Remarquons que Jimmy Carter a été récompensé du Nobel pour la même raison que les électeurs américains ont refusé de le reconduire pour un second mandat : sa politique étrangère, qui apparait pacifiste aux européens, faible aux américains - ce qui n’est pas incompatible.
Remarquons qu’Al Gore a été récompensé pour s’être fait le porte-parole d’une cause essentiellement européenne, la lutte contre le réchauffement climatique. On s’était déjà demandé à l’époque quel était le rapport avec la paix.
Remarquons enfin qu’Obama est extrêmement populaire en Europe, davantage que dans son pays.

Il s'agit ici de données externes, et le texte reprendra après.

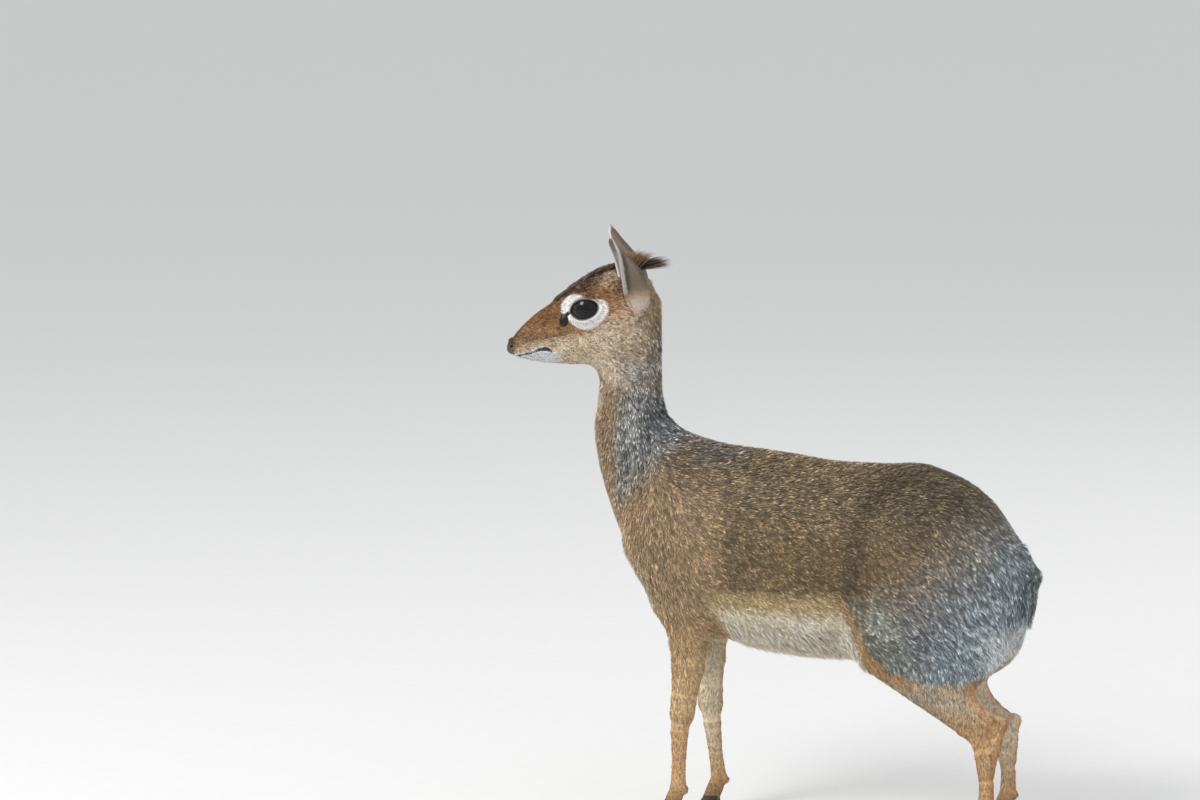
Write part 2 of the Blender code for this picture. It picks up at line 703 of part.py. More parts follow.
def crown_level(places, sideways):
    """Level of the head's skin above each place, in the head's axes."""
    low, high = np.full(len(places), -0.040), np.full(len(places), 0.040)
    for _ in range(18):
        middle = (low + high) / 2
        outside = head_field(out_of_head(np.stack((places, sideways, middle), 1))) > 0
        low, high = np.where(outside, low, middle), np.where(outside, middle, high)
    return (low + high) / 2


def lock(name, root, sideways, rise, length, bend, width):
    """A flat tapering lock of hair, bending down towards its tip, with its root inside the skin."""
    place = np.array(root)
    rings = []
    for step in range(LOCK_STEPS + 1):
        t = step / LOCK_STEPS
        tilt = math.radians(rise - bend * t)
        heading = np.array((-math.cos(tilt), sideways, math.sin(tilt)))
        heading = heading / np.linalg.norm(heading)
        across = np.array((0.0, 1.0, 0.0)) - heading * heading[1]
        across = across / np.linalg.norm(across)
        lift = np.cross(heading, across)
        if step == 0:
            place = place - heading * LOCK_ROOT
        half = width / 2 * (0.9 + 0.5 * t - 1.30 * t**2)
        half = max(half, 0.00035)
        thick = max(half * LOCK_FLATNESS, 0.0003)
        ring = [place + across * half, place + lift * thick, place - across * half, place - lift * thick]
        rings.append(out_of_head(ring))
        place = place + heading * (length + LOCK_ROOT) / LOCK_STEPS
    return shell(name, rings)


def crest(seed):
    """The locks of the crest: a short ridge up the forehead, a raised tuft, and a few that lie back."""
    draw = random.Random(seed)
    locks = []
    for kind, count, first, last, spread, short, long, steep, flat, bend, width in CREST:
        share = np.arange(count) / (count - 1)
        places = first + (last - first) * share
        sideways = np.array([spread * (2 * ((i * 0.618) % 1) - 1) for i in range(count)])
        levels = crown_level(places, sideways)
        for i in range(count):
            root = (places[i], sideways[i], levels[i])
            length = (short + (long - short) * share[i]) * draw.uniform(0.85, 1.1)
            rise = steep + (flat - steep) * share[i] + draw.uniform(-7, 7)
            lean = sideways[i] * 30 + draw.uniform(-0.06, 0.06)
            locks.append(lock(kind, root, lean, rise, length, bend, width * draw.uniform(0.85, 1.15)))
    return locks


def make_head(coat):
    """Head with lids, lips, nostrils and the sockets of the eyes."""
    head = flesh("head", (-0.300, -0.105, 0.415), (-0.105, 0.060, 0.568), 0.0021, HEAD_TRIANGLES,
                 [(NECK_TOP_PLACE + NECK_TOP_NORMAL * GAP / 2, -NECK_TOP_NORMAL)], coat)
    cuts = [mouth_cut("mouth")]
    for side in (LEFT, RIGHT):
        cuts.append(nostril("nostril", side))
        centre = out_of_head(eye_frame(side)[0])
        cuts.append(ball("socket", centre, EYE_RADIUS + GAP, 11, 18))
    boolean(head, crest(CREST_SEED), "UNION")
    boolean(head, cuts, "DIFFERENCE")
    return head


def make_eye(name, side, material):
    centre = out_of_head(eye_frame(side)[0])
    return ball(name, centre, EYE_RADIUS, 11, 18, material)


def ear_row(side, at):
    """Middle of the rims, width, depth and heading of the ear's cup at one height of it, in the head's axes."""
    place, out, up, half, depth, heading = (float(along(EAR, column, np.array([at]))[0]) for column in range(1, 7))
    turn = math.radians(heading)
    opening = np.array((math.cos(turn), side * math.sin(turn), 0.0))
    chord = np.array((-math.sin(turn), side * math.cos(turn), 0.0))
    return np.array((place, side * out, up)), half, depth, opening, chord


def make_ear(name, side, head, material):
    """A leaf rolled into a cup that opens forward, with an outer and an inner skin."""
    outer, inner = [], []
    for row in range(EAR_ROWS + 1):
        at = EAR[0][0] + (EAR[-1][0] - EAR[0][0]) * row / EAR_ROWS
        middle, half, depth, opening, chord = ear_row(side, at)
        wall = EAR_WALL * (1 - 0.35 * max(at, 0))
        out_row, in_row = [], []
        for column in range(EAR_COLUMNS + 1):
            u = 2 * column / EAR_COLUMNS - 1
            sag = 1 - abs(u) ** 2.4
            out_row.append(middle - opening * depth * sag + chord * half * u)
            thin = wall * (0.35 + 0.65 * sag)
            toward = opening * (0.35 + 0.65 * sag) - chord * u * (1 - sag)
            toward = toward / np.linalg.norm(toward)
            in_row.append(out_row[-1] + toward * min(thin, half * 0.7))
        outer.append(out_row)
        inner.append(in_row)
    rings = [out_of_head(out_row + in_row[::-1]) for out_row, in_row in zip(outer, inner)]
    ear = shell(name, rings, material)
    boolean(ear, [puffed_copy(head, 2 * GAP)], "DIFFERENCE")
    return ear


def make_tail(torso, material):
    """The short tail, a flat cone of hair hanging close to the rump."""
    def field(points):
        dock = bone(points, TAIL_ROOT, TAIL_MIDDLE, 0.0100, 0.0115, 1.2)
        return melt(dock, bone(points, TAIL_MIDDLE, TAIL_TIP, 0.0115, 0.0045, 1.2), 0.006)
    points, quads = surface_net(field, (0.22, -0.03, 0.16), (0.29, 0.03, 0.29), 0.004)
    tail = new_object("tail", settle(field, points), quads, material)
    thin_out(tail, TAIL_TRIANGLES)
    boolean(tail, [puffed_copy(torso, GAP)], "DIFFERENCE")
    return tail


def make_claw(name, middle, side, material):
    """One half of a cloven hoof: flat sole, pointed toe, straight inner wall."""
    rings = []
    for level, length, width, shift in CLAW_LEVELS:
        ring = []
        for along_foot, across in CLAW_OUTLINE:
            x = middle[0] + shift + along_foot * length / 2
            y = middle[1] + side * (CLEFT / 2 + across * width)
            ring.append((x, y, FLOOR + level))
        rings.append(ring)
    return shell(name, rings, material)


def box(name, low, high):
    corners = [[(x, y, z) for x, y in ((low[0], low[1]), (high[0], low[1]), (high[0], high[1]), (low[0], high[1]))]
               for z in (low[2], high[2])]
    return shell(name, corners)


def hind_wedge():
    """Everything below the slanted level at which the hind legs part from the torso."""
    def level(x):
        return HIND_CUT_LEVEL + HIND_CUT_SLOPE * (x - HIND_CUT_START) + GAP / 2
    ends = []
    for x in (HIND_CUT_START - 0.02, 0.32):
        ends.append([(x, -0.2, -0.05), (x, 0.2, -0.05), (x, 0.2, level(x)), (x, -0.2, level(x))])
    return shell("below_hips", ends)


def make_torso(coat):
    torso = flesh("torso", (-0.215, -0.110, 0.115), (0.290, 0.110, 0.400), 0.0075, TORSO_TRIANGLES,
                  [(NECK_FOOT_PLACE - NECK_FOOT_NORMAL * GAP / 2, NECK_FOOT_NORMAL)], coat)
    below = [hind_wedge(), box("below_elbows", (-0.140, -0.1, FLOOR), (-0.0535, 0.1, FORE_CUT_LEVEL + GAP / 2))]
    boolean(torso, below, "DIFFERENCE")
    return torso


def make_neck(coat):
    planes = [(NECK_FOOT_PLACE + NECK_FOOT_NORMAL * GAP / 2, -NECK_FOOT_NORMAL),
              (NECK_TOP_PLACE - NECK_TOP_NORMAL * GAP / 2, NECK_TOP_NORMAL)]
    return flesh("neck", (-0.215, -0.070, 0.345), (-0.090, 0.070, 0.515), 0.0055, NECK_TRIANGLES, planes, coat)


def make_legs(coat, horn):
    """Four legs with two claws each."""
    coronet = ((0, 0, CORONET_LEVEL + GAP / 2), (0, 0, -1))
    elbow = ((0, 0, FORE_CUT_LEVEL - GAP / 2), (0, 0, 1))
    slope = np.array((-HIND_CUT_SLOPE, 0.0, 1.0)) / math.hypot(1, HIND_CUT_SLOPE)
    hip = ((HIND_CUT_START, 0.0, HIND_CUT_LEVEL - GAP / 2), slope)
    kinds = (("fore", fore_leg, (-0.150, -0.045), elbow, 0.180),
             ("hind", hind_leg, (0.050, 0.270), hip, 0.175))
    for kind, joints, span, top, high in kinds:
        for word, side in (("left", LEFT), ("right", RIGHT)):
            low_y, high_y = sorted((0.0, side * 0.085))
            name = "leg_" + kind + "_" + word
            flesh(name, (span[0], low_y, FLOOR + 0.004), (span[1], high_y, high), 0.0038, LEG_TRIANGLES,
                  [coronet, top], coat)
            for place, out in (("inner", -side), ("outer", side)):
                make_claw("claw_" + kind + "_" + word + "_" + place, foot(side, joints), out, horn)


def rest_on_floor():
    """Moves everything so that the box around it has its bottom centre at the origin."""
    points = np.concatenate([np.array([v.co[:] for v in obj.data.vertices]) for obj in bpy.data.objects])
    low, high = points.min(0), points.max(0)
    shift = Vector((-(low[0] + high[0]) / 2, -(low[1] + high[1]) / 2, -low[2]))
    for obj in bpy.data.objects:
        obj.data.transform(Matrix.Translation(shift))
    return shift


def main():
    for obj in list(bpy.data.objects):
        bpy.data.objects.remove(obj)
    coat = paint("coat", (0.30, 0.22, 0.15), 0.9)
    horn = paint("horn", (0.03, 0.028, 0.026), 0.5)
    wet = paint("eye", (0.012, 0.009, 0.008), 0.08)
    head = make_head(coat)
    make_neck(coat)
    torso = make_torso(coat)
    make_tail(torso, coat)
    make_legs(coat, horn)
    for word, side in (("left", LEFT), ("right", RIGHT)):
        make_ear("ear_" + word, side, head, coat)
        make_eye("eye_" + word, side, wet)
    for obj in bpy.data.objects:
        finish(obj)
    return rest_on_floor()


SHIFT = main()
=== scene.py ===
# %% [markdown]
# # A dik-dik, dressed in her coat
# A dik-dik is an antelope no taller than a hare on tiptoe. This lesson takes a measured solid model of one,
# standing still, and gives it what makes the living animal: skin, a ticked coat that lies in its own
# directions, wet eyes in white rings, cupped ears, a crest and small black hooves.
# The solids come in first and stay fixed. Their box is kept, because the dressed animal may not outgrow it.

# %% Load the frame and keep its box
import math
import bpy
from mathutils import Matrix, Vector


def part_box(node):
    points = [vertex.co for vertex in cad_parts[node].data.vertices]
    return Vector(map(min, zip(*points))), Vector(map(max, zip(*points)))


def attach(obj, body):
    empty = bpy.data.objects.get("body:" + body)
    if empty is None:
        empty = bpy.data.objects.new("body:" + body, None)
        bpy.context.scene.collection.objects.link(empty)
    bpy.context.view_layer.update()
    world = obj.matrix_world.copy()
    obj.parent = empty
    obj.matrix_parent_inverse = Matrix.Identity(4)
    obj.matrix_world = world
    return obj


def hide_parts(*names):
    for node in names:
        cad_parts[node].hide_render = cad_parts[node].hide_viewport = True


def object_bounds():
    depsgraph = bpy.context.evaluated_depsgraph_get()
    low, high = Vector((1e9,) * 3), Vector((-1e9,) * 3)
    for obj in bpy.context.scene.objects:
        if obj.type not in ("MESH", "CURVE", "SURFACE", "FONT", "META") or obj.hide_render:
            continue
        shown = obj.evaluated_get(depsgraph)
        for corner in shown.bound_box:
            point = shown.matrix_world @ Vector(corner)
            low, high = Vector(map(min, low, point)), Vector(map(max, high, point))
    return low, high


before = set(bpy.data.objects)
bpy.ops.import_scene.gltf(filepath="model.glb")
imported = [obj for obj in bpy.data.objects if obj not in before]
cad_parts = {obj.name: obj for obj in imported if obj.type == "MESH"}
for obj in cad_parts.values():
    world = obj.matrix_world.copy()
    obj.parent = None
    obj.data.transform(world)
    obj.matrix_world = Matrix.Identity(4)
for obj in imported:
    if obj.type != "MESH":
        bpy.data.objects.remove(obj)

from types import SimpleNamespace

import bmesh
import bpy
import numpy as np
from mathutils import Vector

CAD_LOW, CAD_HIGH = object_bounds()
print("nodes:", len(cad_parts), "box:", [round(v, 4) for v in CAD_HIGH - CAD_LOW])

# %% [markdown]
# ## Where the body's own measures sit
# Every measure below is given in the body's own frame: +Z up, nose towards -X, her left side towards -Y.
# The frame stands a little aside, so one known point is found in both: the middle of the left eyeball.
# The head has axes of its own, because she looks a little to her left.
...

Et d’ailleurs si la presse européenne exulte - ce qui risque de ne pas durer -, la presse des Etats-Unis est plus circonspecte. Lucide, le New Tork Times sous-titre « The Nobel Peace Prize is a reminder of the gap between the ambitious promise of President Obama’s words and his accomplishments ».
Les trois nobélisés s’opposent tous à George Bush : le premier est idéaliste version sécurité collective, le deuxième a perdu les élections contre lui, le troisième lui succède. Outre leurs qualités objectives, on peut penser que le comité Nobel leur en a ajouté une, qui est de ne pas être George Bush et sanctionner ce dernier à travers eux. Derrière ces trois prix Nobel, il y a un anti-prix Nobel.
II/ Un cadeau empoisonné
Il ne revient pas aux Européens de donner des bons et des mauvais points aux Américains. Ils n’ont pas l’autorité morale qu’ils se complaisent à afficher et ne savent pas que les Américains interprètent les politiques européennes comme des témoignages de faiblesse : les Américains sont de Mars, les Européens de Vénus écrivait Robert Kagan... Les néocons décrivent les européens comme des Munichois en puissance ; la plupart des Américains n’ont pas une opinion si tranchée néanmoins ils rejettent dans une large mesure un angélisme européen qui a pour pendant la diabolisation des Etats-Unis.
De surcroit, lorsque l’Europe fait l’éloge d’Obama et condamne Bush, lorsqu’elle s’attribue le premier et rejette le second, elle joue le jeu de ceux qui disent qu’Obama n’est pas vraiment Américain, qu’il n’a pas l’esprit du pays tandis que Bush, lui l’aurait. Les alliés européens d’Obama sont décidément embarrassants.
En attribuant le prix Nobel à Obama, le comité Nobel, émanation du parlement norvégien dirigée par l’ancien vice-président de l’internationale socialiste, donne des munitions aux détracteurs du président américain. Ceux-ci vont se faire un plaisir de dénoncer Obama comme l’homme des valeurs européennes, comme un pacifiste mièvre, faible et inconséquent.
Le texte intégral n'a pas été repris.